President Obama’s fiscal year 2011 budget includes $156 billion in student aid, a second consecutive increase in Pell Grant funds, and a lower cap for student loan repayments—but financial aid officials said the proposals fall short of policy changes that would make college universally accessible.
The president’s budget, released Feb. 1, raises Pell Grants from $5,500 to $5,710. The Pell Grant program would see a $17 billion increase under the administration’s plan; Obama boosted Pell Grants by 13 percent in his fiscal 2010 budget. The budget calls for linking Pell Grant increases to the annual inflation rate plus 1 percent, making the maximum Pell Grant nearly $7,000 in 10 years.
The administration’s student aid package marks a 60-percent increase since 2008.
The budget’s student aid section reinforces support for legislation that would have all student loans come from the federal government, and some university admissions officers were satisfied with a commitment to increasing federal aid during the country’s economic downturn.
“I think the recession has put the focus on what we needed to ensure [education] doesn’t fall off the table during this time period,” said Lynne Myers, director of financial aid at College of the Holy Cross in Worcester, Mass. “Education became one of those priorities that was put right up front, and there was recognition that we wanted to stay true to those commitments to financial aid.”
Admissions officers interviewed by eCampus News said the government should make Pell Grants—used by about 9 million college students—an entitlement that keeps up with inflation. Funding for the Pell Grant program is currently subject to the unpredictable appropriations process in Congress every year.
Mark Kantrowitz, publisher of the student loan web site FinAid.org and author of two books about student financial aid, said the fiscal 2011 Pell Grant increase was “better than staying flat,” adding that lawmakers would have to double Pell Grant amounts to $10,000 per student to increase the number of college graduates.
“That would have a dramatic impact,” he said. “Keeping [Pell Grant amounts relatively] the same won’t do that much good.”

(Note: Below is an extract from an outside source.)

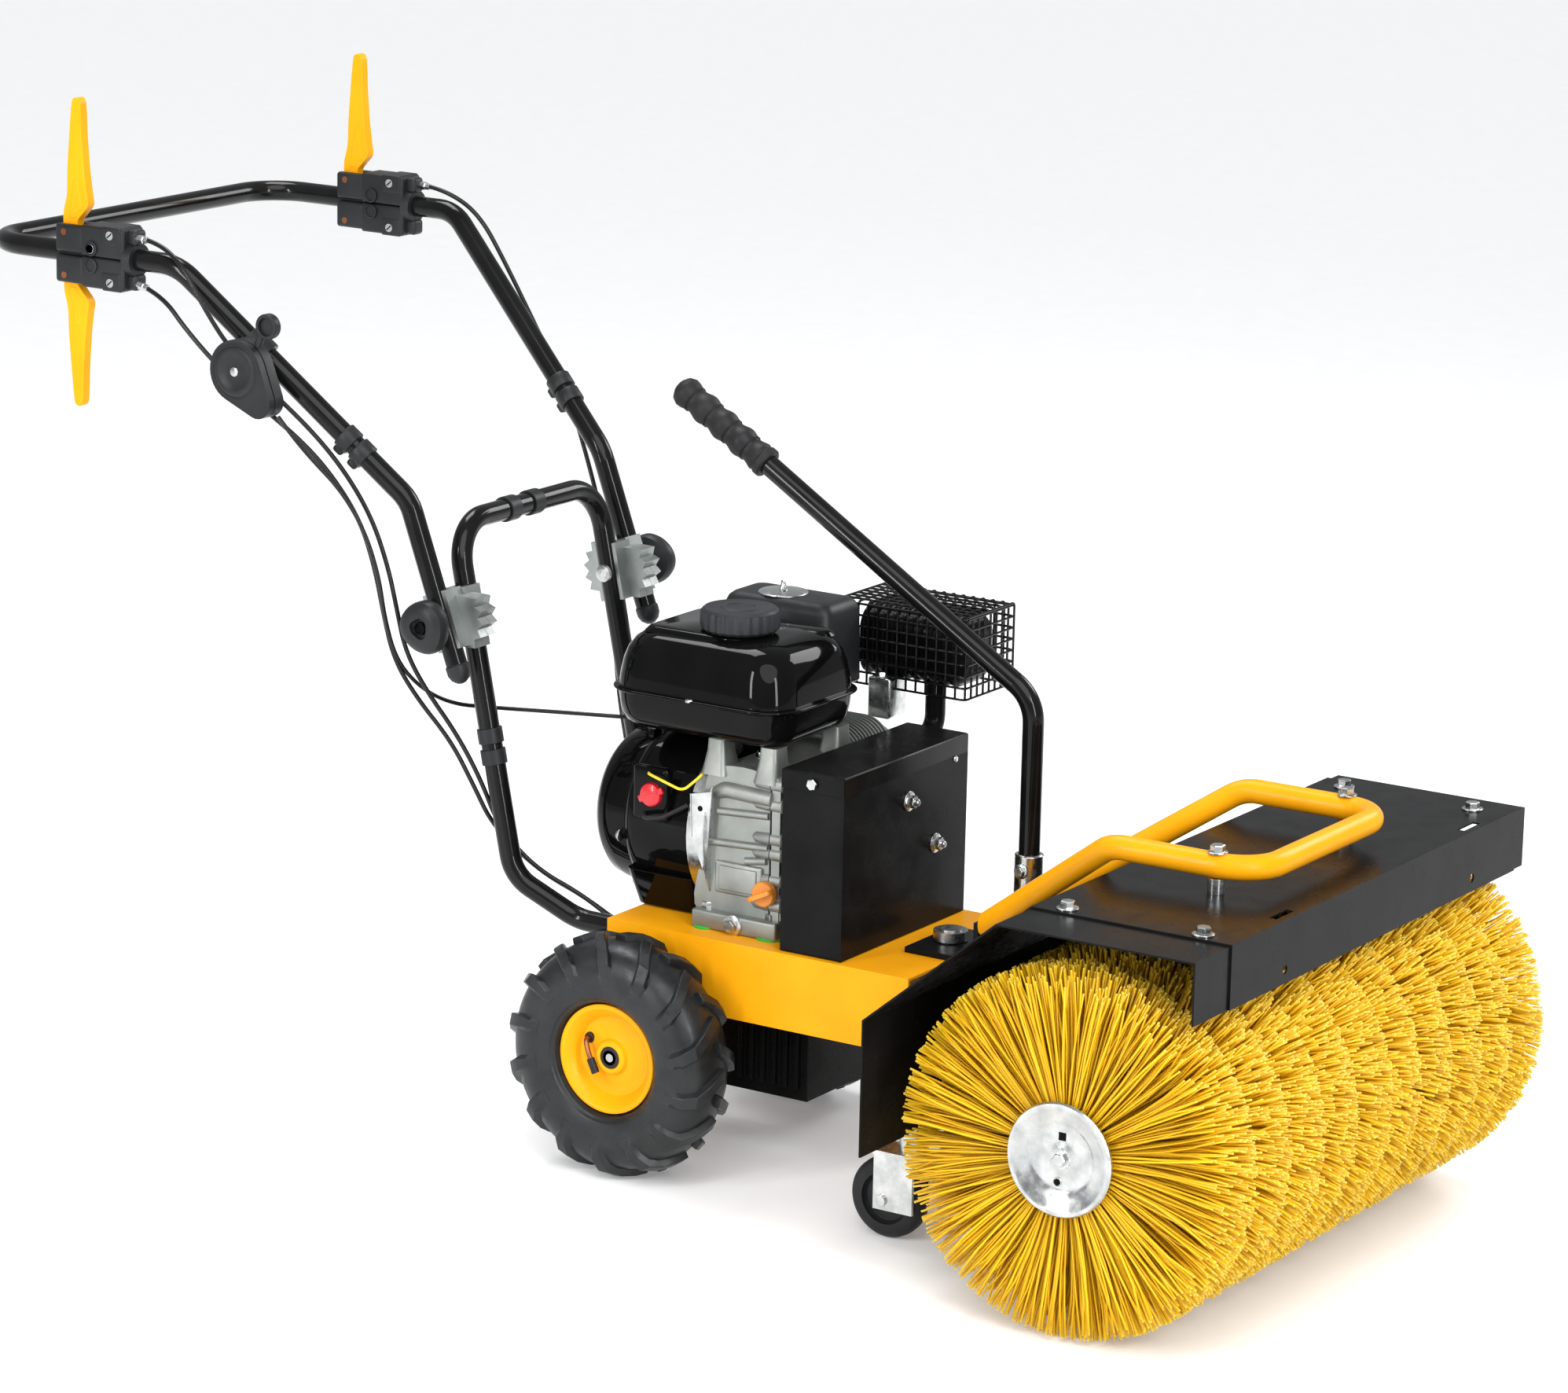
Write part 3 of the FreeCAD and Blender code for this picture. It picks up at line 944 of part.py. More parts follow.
def lever_mounts():
    """Two moulded halves on each grip tube; an ear with a slot holds each lever's pin."""
    halves = []
    for side in ("-1", "1"):
        for face in ("-1", "1"):
            if face == "1":
                rise = ("grip_z + 0.2", "grip_z + mount_height")
            else:
                rise = ("grip_z - mount_height", "grip_z - 0.2")
            tag = f"mount_{side}_{face}"
            middle = f"{side} * grip_half"
            body = block(tag + "_body", (f"{middle} - mount_half", f"{middle} + mount_half"),
                         ("mount_front", "mount_rear"), rise)
            ear = block(tag + "_ear", (f"{middle} - mount_half", f"{middle} + mount_half"),
                        ("mount_rear - 1", "ear_rear"),
                        ("grip_z + 2" if face == "1" else "grip_z - 31", "grip_z + 31" if face == "1"
                         else "grip_z - 2"))
            slot = block(tag + "_slot", (f"{middle} - lever_thick / 2 - face_gap",
                                         f"{middle} + lever_thick / 2 + face_gap"),
                         ("mount_rear - 14", "ear_rear + 1"),
                         ("grip_z + 1.9" if face == "1" else "grip_z - mount_height - 1",
                          "grip_z + mount_height + 1" if face == "1" else "grip_z - 1.9"))
            tube = rod(tag + "_tube", "y", (middle, "mount_front - 10", "grip_z"), "tube_radius + shaft_gap",
                       "ear_rear - mount_front + 20")
            pin = rod(tag + "_pin", "x", (f"{middle} - mount_half", "pin_y", f"grip_z + {face} * pin_height"),
                      "lever_pin", "2 * mount_half")
            pieces = carved(tag + "_shell", fused(tag + "_solid", body, ear), slot, tube)
            halves.append(fused(tag, pieces, pin))
    return group("lever_mounts", *halves)


def clutch_lever(name, side, face):
    """A tapered paddle on its pin, standing away from the grip until it is squeezed."""
    x = size(f"{side} * grip_half")
    thick = size("lever_thick")
    pin = spot("0", "pin_y", f"grip_z + {face} * pin_height")
    wide = size("lever_wide")
    length = size("lever_length")

    def corner(y, rise):
        return Vector(x - thick / 2, pin.y + y, pin.z + face * rise)

    root = [corner(7, -6), corner(9, 8), corner(2 + wide * 0.2, 60), corner(-2, length),
            corner(-10, length + 3), corner(-17, length - 3), corner(-wide, 42), corner(-wide + 3, 26),
            corner(-9, 16), corner(-7, -6)]
    blade = Part.Face(Part.makePolygon(root + root[:1])).extrude(Vector(thick, 0, 0))
    bore = Part.makeCylinder(size("lever_pin + shaft_gap"), thick + 4, Vector(x - thick / 2 - 2, pin.y, pin.z),
                             Vector(1, 0, 0))
    return solid_feature(name, blade.cut(bore))


def throttle_centre():
    """The housing hangs under the sloping leg, a share of the way from grip bend to knee."""
    point = beside_slope(-1, size("throttle_share"), size("throttle_below"), 0)
    return point.y - size("axle_y"), point.z


def throttle_parts():
    centre_y, centre_z = throttle_centre()
    inner = rod("throttle_inner_disc", "x", ("-throttle_outer + 16", centre_y, centre_z), "throttle_radius",
                "throttle_outer - 16 - throttle_inner")
    outer = rod("throttle_outer_disc", "x", ("-throttle_outer", centre_y, centre_z), "throttle_radius", "8")
    back = block("throttle_tail", ("-throttle_outer + 2", "-throttle_inner"),
                 (f"{centre_y} - 62", f"{centre_y} - 27"), (f"{centre_z} - 40", f"{centre_z} - 8"))
    hub = rod("throttle_hub", "x", ("-throttle_outer - 2", centre_y, centre_z), "5", "30")
    foot = block("throttle_foot", ("-throttle_inner - 1", "-grip_half + 26"),
                 (f"{centre_y} - 16", f"{centre_y} + 3"), (centre_z, f"{centre_z} + 14"))
    solid = fused("throttle_solid", inner, outer, back, hub, foot)
    leg = handlebar_points()
    groove = solid_feature("throttle_groove", bar_between(Vector(-leg[1].x, leg[1].y, leg[1].z),
                                                          Vector(-leg[2].x, leg[2].y, leg[2].z),
                                                          size("tube_radius + shaft_gap")))
    carved("throttle_housing", solid, groove)
    disc = rod("throttle_disc", "x", ("-throttle_outer + 9", centre_y, centre_z), "throttle_radius - 9", "6")
    reach = bar_between(spot("-throttle_outer + 12", centre_y, centre_z),
                        spot("-throttle_outer + 12", f"{centre_y} - 30", f"{centre_z} + 42"), 2.8)
    ring = Part.makeTorus(10, 3.5, spot("-throttle_outer + 12", f"{centre_y} - 36", f"{centre_z} + 50"),
                          Vector(1, 0, 0))
    arm = solid_feature("throttle_arm", reach.fuse(ring))
    bore = rod("throttle_bore", "x", ("-throttle_outer", centre_y, centre_z), "5 + shaft_gap", "30")
    carved("throttle_lever", fused("throttle_lever_solid", disc, arm), bore)


def engine_controls():
    switch = fused("switch_solid",
                   rod("switch_stem", "x", ("-blower_radius - 4", "15", "crank_z + 39"), "9", "17"),
                   rod("switch_knob", "x", ("-blower_radius - 14", "15", "crank_z + 39"), "13", "11.5"),
                   block("switch_tab", ("-blower_radius - 14", "-blower_radius - 8"), ("11", "34"),
                         ("crank_z + 36", "crank_z + 42")))
    switch.Label = "engine_switch"
    plug_y, plug_z = "case_front + 10", "chassis_top + 49"
    cap = fused("oil_cap_solid",
                rod("oil_cap_stem", "x", ("case_right - 2", plug_y, plug_z), "9", "12"),
                rod("oil_cap_flange", "x", ("case_right - 8 - face_gap", plug_y, plug_z), "13", "8"),
                block("oil_cap_grip", ("case_right - 22", "case_right - 8"), (f"{plug_y} - 3", f"{plug_y} + 3"),
                      (f"{plug_z} - 15", f"{plug_z} + 15")))
    cap.Label = "oil_filler_cap"


# Bowden cables: upper runs ride on the handlebar and lower runs on the chassis
def beside_slope(side, share, below, out):
    """A point beside the handlebar's sloping leg: a share of the way from grip bend to knee."""
    knee = upper_leg_point(side, size("upper_rise"))
    top = spot(f"{side} * grip_half", "grip_front", "grip_z")
    run = knee - top
    under = Vector(0, -run.z, run.y).normalize()
    return top + run * share + under * below + Vector(side * out, 0, 0)


def beside_joint(side, behind, above, out):
    """A point round the fold axis, outboard of the tube's swing and clear of the knob."""
    return spot(f"{side} * (upper_half + tube_radius + {out})", f"pivot_y + {behind}", f"pivot_z + {above}")


def beside_lower_leg(side, drop, behind, out):
    foot = lower_handle_points()[2]
    top = lower_leg_point(1, size("lower_top_rise"))
    point = top + (foot - top) * ((size("lower_top_rise") + drop) / size("lower_top_rise + lower_foot_drop"))
    return Vector(side * (point.x + out), point.y + behind, point.z)


def cable(points):
    return pipe(points, size("cable_radius"), 60)


def upper_cable(side, face, below, start_out):
    """From a lever mount, under the sloping leg and down to the fold joint."""
    start = spot(f"{side} * (grip_half + 4)", "mount_front - 1", f"grip_z + {face} * 24")
    ahead = spot(f"{side} * (grip_half + {start_out})", "mount_front - 40", f"grip_z + {face} * 20")
    return cable([start, ahead, beside_slope(side, 0.12, 3 if face > 0 else below, start_out + 2),
                  beside_slope(side, 0.3, below + 5, -2), beside_slope(side, 0.6, below, -1),
                  beside_slope(side, 0.88, below, 6), beside_joint(side, 54, 84, 6),
                  beside_joint(side, 50, 42, 8 + (below - 19) * 0.7)])


def lower_cable(side, spread, foot_out):
    """From the fold joint, across to the lower leg and down into the chassis."""
    return cable([beside_joint(side, 50, "42 - cable_split", 8 + spread),
                  beside_joint(side, 54, -6, 9 + spread), beside_joint(side, 44, -66, 6 + spread), beside_lower_leg(side, 112, 14 + spread, 16),
                  beside_lower_leg(side, 160, 19 + spread, 0), beside_lower_leg(side, 205, 20 + spread, -4),
                  beside_lower_leg(side, 245, 18 + spread, -12 - foot_out),
                  spot(f"{side} * ({FOOT_X} - 20 - {foot_out})", "foot_bend_y + 30", f"{FOOT_Z} + 30"),
                  spot(f"{side} * ({FOOT_X} - 22 - {foot_out})", "chassis_rear + 8", f"{FOOT_Z} - 6"),
                  spot(f"{side} * ({FOOT_X} - 22 - {foot_out})", "chassis_rear - 30", f"{FOOT_Z} - 8")])


def cable_parts():
    centre_y, centre_z = throttle_centre()
    throttle_upper = cable([
        spot("-throttle_outer + 8", f"{centre_y} - 64", f"{centre_z} - 26"),
        spot("-throttle_outer + 10", f"{centre_y} - 84", f"{centre_z} - 44"), beside_slope(-1, 0.8, 10, 24),
        beside_slope(-1, 0.94, 22, 15), beside_joint(-1, 57, 84, 13), beside_joint(-1, 54, 42, 17)])
    throttle_lower = cable([
        beside_joint(-1, 54, "42 - cable_split", 17), beside_joint(-1, 58, -4, 16),
        beside_joint(-1, 50, -54, 6),
        spot("-lower_half - 12", "pivot_y + 36", "pivot_z - 94"),
        spot("-lower_half + 30", "pivot_y + 16", "tank_low - 10"),
        spot("-68", "tank_rear + 50", "tank_low - 4"), spot("-40", "tank_rear + 4", "tank_low - 7.5"),
        spot("12", "tank_rear - 20", "tank_low - 7.5"), spot("cleaner_right - 4", "28", "tank_low - 7.5"),
        spot("case_left + 26", "12", "case_top + 8"),
        spot("case_left + 49", "cleaner_rear - 10", "case_top + 2")])
    solid_feature("upper_cables", Part.Compound([
        upper_cable(-1, 1, 19, 19), upper_cable(-1, -1, 26, 5), upper_cable(1, 1, 19, 19), throttle_upper]))
    solid_feature("lower_cables", Part.Compound([
        lower_cable(-1, 0, 0), lower_cable(-1, 5, 8), lower_cable(1, 0, 0), throttle_lower]))


def build():
    chassis_frame()
    lower_handle_tube()
    clamp_halves()
    clamp_bolts()
    clamp_knob("clamp_knob_left", 1)
    clamp_knob("clamp_knob_right", -1)
    pivot_pin()
    engine_crankcase()
    chassis_bolts()
    crank_parts()
    blower_housing()
    recoil_housing()
    recoil_handle()
    fuel_tank()
    fuel_cap()
    cylinder_head()
    air_cleaner()
    carburettor()
    muffler()
    muffler_guard()
    belt_cover()
    solid_feature("drive_belts", Part.Compound([belt_loop("travel_belt_y"), belt_loop("brush_belt_y")]))
    idler_arm("travel_idler", -1, "travel_belt_y")
    idler_arm("brush_idler", 1, "brush_belt_y")
    travel_gearbox()
    travel_input()
    wheel_parts()
    brush_drive()
    head_frame()
    head_yoke()
    hood_parts()
    hood_bolts()
    brush_gearbox()
    head_input_shaft()
    brush_parts()
    for name, side in (("right", "-1"), ("left", "1")):
        castor_fork(f"castor_fork_{name}", side)
        castor_wheel(f"castor_wheel_{name}", side)
    angle_lever()
    handlebar_tube()
    lever_mounts()
    clutch_lever("travel_lever", -1, 1)
    clutch_lever("reverse_lever", -1, -1)
    clutch_lever("brush_lever", 1, 1)
    throttle_parts()
    engine_controls()
    cable_parts()


NODES = (
    "chassis_frame", "lower_handle_tube", "clamp_inner_halves", "clamp_bolts", "swivel_pin",
    "travel_gearbox", "engine_crankcase", "cylinder_head", "blower_housing", "recoil_housing",
    "chassis_bolts", "fuel_tank", "air_cleaner_case", "carburettor", "muffler", "muffler_guard",
    "belt_cover", "drive_belts", "lower_cables",
    "crankshaft", "flywheel", "engine_pulley",
    "travel_input", "brush_drive", "wheel_axle", "wheel_rims", "tyres",
    "head_frame", "head_yoke", "brush_gearbox", "hood_panel", "hood_ends",
    "hood_bolts", "angle_lever", "lever_grip", "head_input_shaft",
    "brush_shaft", "brush_discs", "bristles",
    "castor_fork_right", "castor_wheel_right", "castor_fork_left", "castor_wheel_left",
    "handlebar_tube", "clamp_outer_halves", "lever_mounts", "throttle_housing", "upper_cables",
    "travel_lever", "reverse_lever", "brush_lever", "throttle_lever", "clamp_knob_right",
    "clamp_knob_left", "fuel_cap", "oil_filler_cap", "engine_switch", "recoil_handle",
    "travel_idler", "brush_idler",
)


def write_parts():
    """Check every object, then write each sub-part under its own name."""
    document.recompute()
    failed = [item.Name for item in document.Objects if {"Invalid", "Error"} & set(item.State)]
    if failed:
        raise RuntimeError(f"failed objects: {failed}")
    labelled = {item.Label: item for item in document.Objects}
    os.makedirs("parts", exist_ok=True)
    for name in NODES:
        shape = labelled[name].Shape
        if shape.isNull() or not shape.isValid():
            raise RuntimeError(f"{name} has no valid shape")
        shape.exportStep(f"parts/{name}.step")
        box = shape.BoundBox
        print(f"{name}: {len(shape.Solids)} solids, {shape.Volume / 1000:.1f} cm3, "
              f"x {box.XMin:.1f} {box.XMax:.1f} y {box.YMin:.1f} {box.YMax:.1f} z {box.ZMin:.1f} {box.ZMax:.1f}")


build()
write_parts()
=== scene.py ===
import json
import math
import random

import bmesh
import bpy
import numpy as np
from mathutils import Matrix, Vector

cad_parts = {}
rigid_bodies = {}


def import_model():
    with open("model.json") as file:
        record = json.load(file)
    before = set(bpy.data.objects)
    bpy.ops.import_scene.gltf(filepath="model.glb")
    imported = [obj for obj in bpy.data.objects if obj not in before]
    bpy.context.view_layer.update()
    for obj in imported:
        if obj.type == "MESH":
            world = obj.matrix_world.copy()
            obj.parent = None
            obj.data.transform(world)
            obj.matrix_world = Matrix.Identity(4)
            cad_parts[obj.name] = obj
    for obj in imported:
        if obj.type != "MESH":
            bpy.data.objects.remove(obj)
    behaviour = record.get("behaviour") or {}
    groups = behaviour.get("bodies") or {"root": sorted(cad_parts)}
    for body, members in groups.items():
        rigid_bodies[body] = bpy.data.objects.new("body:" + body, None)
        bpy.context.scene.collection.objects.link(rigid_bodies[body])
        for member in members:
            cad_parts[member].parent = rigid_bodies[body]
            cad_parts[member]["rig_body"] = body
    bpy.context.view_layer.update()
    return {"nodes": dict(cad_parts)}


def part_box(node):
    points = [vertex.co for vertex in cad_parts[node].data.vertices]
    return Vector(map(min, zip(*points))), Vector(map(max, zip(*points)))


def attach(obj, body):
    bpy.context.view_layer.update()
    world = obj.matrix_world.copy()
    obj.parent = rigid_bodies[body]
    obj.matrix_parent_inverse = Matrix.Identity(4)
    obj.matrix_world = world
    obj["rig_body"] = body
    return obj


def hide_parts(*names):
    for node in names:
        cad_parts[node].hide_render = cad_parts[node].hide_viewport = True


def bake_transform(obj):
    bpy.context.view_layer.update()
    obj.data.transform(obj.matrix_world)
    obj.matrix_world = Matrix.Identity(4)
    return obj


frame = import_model()
dice = random.Random(7)

# Shapes are written in millimetres from the drive axle, and GLOBAL puts them in the row frame.
axle_low, axle_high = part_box("wheel_axle")
AXLE_Y = (axle_low.y + axle_high.y) / 2
GLOBAL = Matrix.Translation((0, AXLE_Y, 0)) @ Matrix.Scale(0.001, 4)


def facing(point, axis, spin=0):
    """A place whose own Z points along an axis of the machine."""
    turn = Vector(axis).to_track_quat("Z", "Y").to_matrix().to_4x4()
    return GLOBAL @ Matrix.Translation(point) @ turn @ rolled(spin)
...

Increasing the already unprecedented amount of federal student aid, Kantrowitz said, is unlikely while legislators are handicapped by a soaring budget deficit.
“I was hoping for more, but the reality is that this budget includes a record deficit,” he said. “There’s a limit to what the president and Congress can do right now. … But this provides a good safety net.”
Myers said the diminishing availability of credit during the recession has pushed college students to federal loans—a shift many campus officials supported well before tumultuous markets made private loans scarce.
“It’s a very positive trend,” she said, adding that Holy Cross’s Pell Grants have increased by 39 percent from 2009 to 2010. “We saw that the terms and conditions for [private loans] were not favorable to students … so that was a trend that we very much tried to redirect.”
In an interview with eCampus News last June, Education Secretary Arne Duncan said federal officials would push lawmakers to pass a bill that would eliminate private-sector loans with high interest rates that are sometimes half of a student’s monthly income.
“I just think we should be in the business of investing in students and not in subsidizing banks,” said Duncan, adding that the government underwrites 97 percent of student loans every year, with most of that money coming from private lenders.
Kate Taylor, director of financial aid at Illinois College in Jacksonville, Ill., a private school with 1,000 students, said admissions workers have encouraged students to use loans signed for by their parents. These federal loans, known as Parent PLUS Loans, include a 7.9 percent fixed interest rate and more flexible payment options, such as deferments—options students with little or no income might not be eligible for.
Parent PLUS Loans have become more popular in recent years, but a national unemployment rate of about 10 percent has complicated loan repayment, Taylor said.
Parents use their prior year’s tax information when applying for their child’s loan, but for suddenly unemployed parents, that reported income is inflated and outdated. This forces financial aid officers to calculate a projected income for the coming year, which brings loan payments back to a reasonable level.
“We’re seeing parents who would appear on paper to have the resources to pay for education, but so many families don’t have anything available to make monthly payments right now,” she said.
Myers said Holy Cross’s admissions officials are reviewing parents’ loan appeals at a faster clip during the recession.
“Most families are feeling an immediate impact, so we are looking at those appeals a lot quicker,” she said, adding that loan repayment calculations have changed: the Holy Cross admissions officer now projects for six months of unemployment when projecting annual income. The college used to project for three months of unemployment.
Obama’s budget proposes a new cap of 10 percent of a student’s income—down from the current 15 percent—and loan forgiveness after 20 years of payments instead of the current 25 years. In his Jan. 27 State of the Union address, Obama proposed loan forgiveness after 10 years for students who enter public service.
Kantrowitz said capping payments at 10 percent of a student’s discretionary income would slash monthly payments for college graduates coping with major financial commitments for the first time.
A student who owes $40,000 and makes $30,000 annually would see his or her payments fall from $172 a month to $115, Kantrowitz wrote in a recent article on FastWeb.com, a site that helps students find scholarship opportunities.
“The acceleration of the loan forgiveness will ensure that borrowers are not still paying back their own federal student loans when their children enroll in college,” he wrote.